The company needed better messaging, and better messengers, says Barbara Shipley, who heads the Washington, D.C., office of Ruder Finn.
“Messaging is critically important,” she says. “Given the complexity of the issue and the political landscape, DPW needed a simple message platform that crystallizes its position clearly and concisely. Core messages should have emphasized DPW’s commitment to port and supply chain security as well as its ongoing partnership with the U.S. Because DPW is owned by the government of the United Arab Emirates, part of the messaging should have reinforced that the UAE is a strong ally of the United States.”
As for messengers, “DPW has tremendous assets in its U.S. leadership. Articulate, credible officers of the company—and who are U.S. Citizens—could help demystify the DPW and make it a real company Americans can relate to.
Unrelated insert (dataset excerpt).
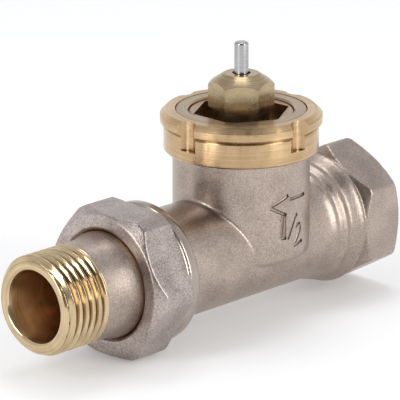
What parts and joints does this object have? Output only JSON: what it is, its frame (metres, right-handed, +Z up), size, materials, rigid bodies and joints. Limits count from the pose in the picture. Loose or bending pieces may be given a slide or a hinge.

Briefings and interviews with agenda-setting media inside and outside the beltway will help DPW consistently position itself as a trusted partner committed to U.S. and global economic security.
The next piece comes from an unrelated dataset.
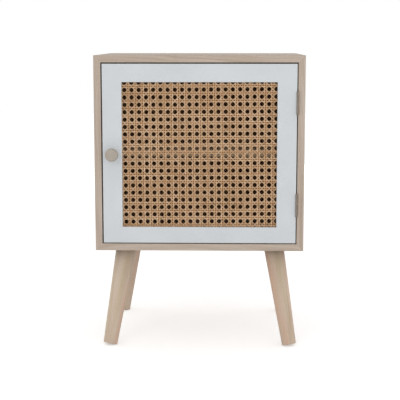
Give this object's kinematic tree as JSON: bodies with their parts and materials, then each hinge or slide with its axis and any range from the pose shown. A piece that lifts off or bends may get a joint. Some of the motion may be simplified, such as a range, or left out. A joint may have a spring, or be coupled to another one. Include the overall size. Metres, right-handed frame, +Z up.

“Third-party spokespeople could have been important in this effort. The kind of support coming from organizations like Israeli container line Zim Integrated Shipping Services, which according to the March 3 issue of American Shipper had come to the defense of DPW, was significant and could be leveraged. Additionally, former diplomats, especially if they served Democratic presidents, would be particularly effective voices.”
Others are critical of the company’s decision to rely on the Bush administration to tell its story.
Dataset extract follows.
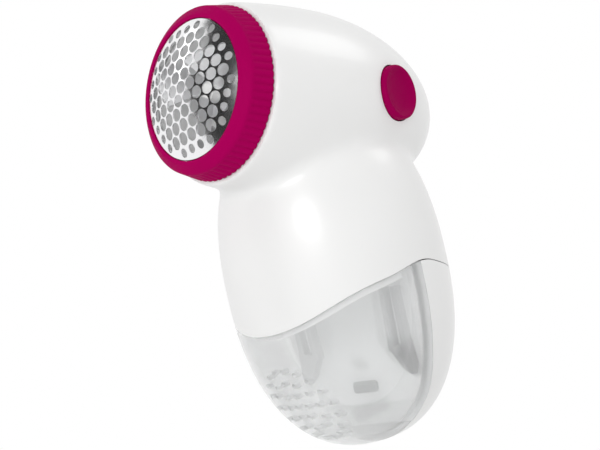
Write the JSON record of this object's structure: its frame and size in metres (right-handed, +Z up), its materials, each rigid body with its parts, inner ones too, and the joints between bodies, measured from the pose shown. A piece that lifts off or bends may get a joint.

“This was a critical mistake for all parties and placed the deal in jeopardy,” says Sam Singer, chief executive of Singer Associates, a San Francisco public affairs firm. “This is not a criticism of the Bush Administration, but a reflection of the fact that deals such as this have to be made with full knowledge of the public so as not to seem as if information is being hidden from the legislative arm of the government as well as the media and American citizens.
“Right now there is a solid reaction in the news media to bring balance to the initial criticisms of the deal. The media is researching and writing with great detail and balance about this story. I would advise both the Arab Emirates and Dubai DP to provide as much background information as possible to the media right now.”
At the same time, a communication strategy is needed to address the broader issues raised by the reaction to the deal.
“I think there is a strong benefit in reminding the American public about the international nature of the world today and pointing out how many other Arab countries already have strong economic stakes and investments in the United States,” says Singer. “This information would shed light on the fact that there is an already substantial and positive economic tie between the U.S. and Arab countries that benefits all—and no more security risk than dealing with other countries.”
Rich Tauberman, senior vice president at MWW adds: “I think what has been missing in the debate is a true sense of what Dubai is all about. It is the most western, most progressive and most business oriented place in the mid-east. Dubai has consistently has championed putting economics before ideology.
It has become the corporate, media, financial and aerospace center of the region not to mention a shopping and tourist Mecca for westerners. I would look to tell the story of Dubai’s commercial success, long relationships with top U.S. firms and enlist some global brands to go to bat for the emirate and what it stands for.”